Hola, Greg, hoy es el quince de setiembre, día en que se celebra la independencia de España de toda la América Central.  ¿Estás celebrando, ya que viviste unos años en Costa Rica?  A propósito, la ciudad de Liberia, en Guanacaste, Costa Rica, está progresando mucho.  Está siendo construída una “ciudad” dentro de Liberia, con oficinas, bodegas, habitaciones, hoteles, restaurantes, cines, etc.  Vi una foto de lo ya hecho, y, se veía muy bien.

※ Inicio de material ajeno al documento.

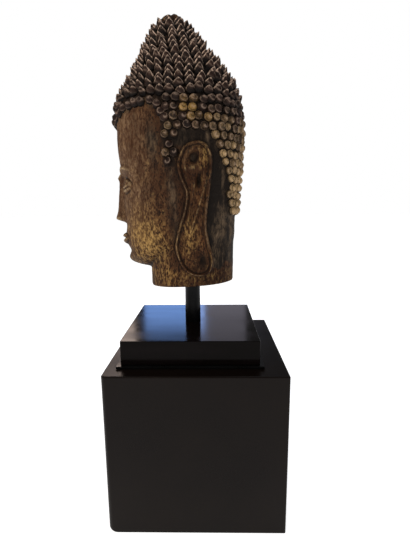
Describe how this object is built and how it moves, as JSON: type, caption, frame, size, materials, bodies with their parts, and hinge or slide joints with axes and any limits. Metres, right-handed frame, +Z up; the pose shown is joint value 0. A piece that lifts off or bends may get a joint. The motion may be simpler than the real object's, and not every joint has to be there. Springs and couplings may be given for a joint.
{
  "type": "stone buddha head",
  "caption": "Carved stone buddha head with tight curls and long ears, on a steel post with a square wooden base block and a black lacquered plinth.",
  "frame": {"origin": "centre of the plinth's underside, on the floor", "axes": "+Z up; the face looks along -Y, so the head's left ear is on the +X side"},
  "size_m": [0.4064, 0.4064, 1.163],
  "materials": {
    "gilded_stone": "carved, with worn brown lacquer and rubbed gilding",
    "black_steel": "satin black",
    "ebonised_wood": "polished black",
    "black_lacquer": "satin black lacquer, slightly brown"
  },
  "bodies": {
    "root": {"head": "gilded_stone", "post": "black_steel", "base_block": "ebonised_wood", "foot_plate": "black_steel", "plinth": "black_lacquer"}
  },
  "joints": []
}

Bueno, usted es un super experto de Excel, en mi opinión, y no pretendo competir contigo.  Tus soluciones siempre me dejan maravillado en lo sencillo y directos (cuando se trata de fórmulas, ya que no entiendo VBA).  Yo, apenas sí logro resolver algún problema u otro, pero sé que tú tendrías otra solución mejor.  ¿Qué se va a hacer?

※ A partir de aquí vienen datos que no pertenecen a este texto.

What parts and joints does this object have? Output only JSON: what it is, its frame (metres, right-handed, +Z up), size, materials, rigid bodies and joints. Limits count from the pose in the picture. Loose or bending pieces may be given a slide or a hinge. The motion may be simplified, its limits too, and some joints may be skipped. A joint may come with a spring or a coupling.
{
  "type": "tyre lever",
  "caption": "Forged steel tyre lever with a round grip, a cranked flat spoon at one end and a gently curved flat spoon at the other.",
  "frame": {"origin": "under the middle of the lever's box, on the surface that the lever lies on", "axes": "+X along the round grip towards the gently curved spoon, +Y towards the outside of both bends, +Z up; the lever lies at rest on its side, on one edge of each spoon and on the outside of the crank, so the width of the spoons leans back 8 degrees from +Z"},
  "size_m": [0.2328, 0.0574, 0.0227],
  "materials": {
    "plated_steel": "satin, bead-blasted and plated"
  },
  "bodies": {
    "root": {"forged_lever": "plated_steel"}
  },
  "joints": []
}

No, no confuní A2 con B2, es que, si B2 ya estaba usada para un número, habría que meter otra celda en la danza, y yo propuse usar A2.  En este caso, habría que cambiar la fórmula que yo dí, pero dejé eso para ver si el usuario lo necesitaba o no.  Y, con tus soluciones de una celda, mis sugerencias deben descartarse, así es que, hay que olvidarse de mi proposición.


----------



## Greg Truby (Sep 15, 2006)

Sí, pensé en eso ayer - que hoy iba a ser el día de la independencia allá.  No sabía de ese proyecto en Liberia a pesar de tener un cuñado quien vive allí.  Lo que sí me ha asustado un poco es tanto desarrollo por la playas Guanacastecas.  Ya hay hotels de lujo donde eran unas aldeas de pescadores cuando yo vivía allá. Y ahora varias líneas aéreas aterrizan en Liberia.  Dichoso para nosotros porque la familia de mi esposa vive en Guanacaste.

Bueno, todavía me falta terminar un proyecto antes de empezar con mi fin de semana entonce ya manos a la obra *suspiro*  ¡Saludos y cuídese!


----------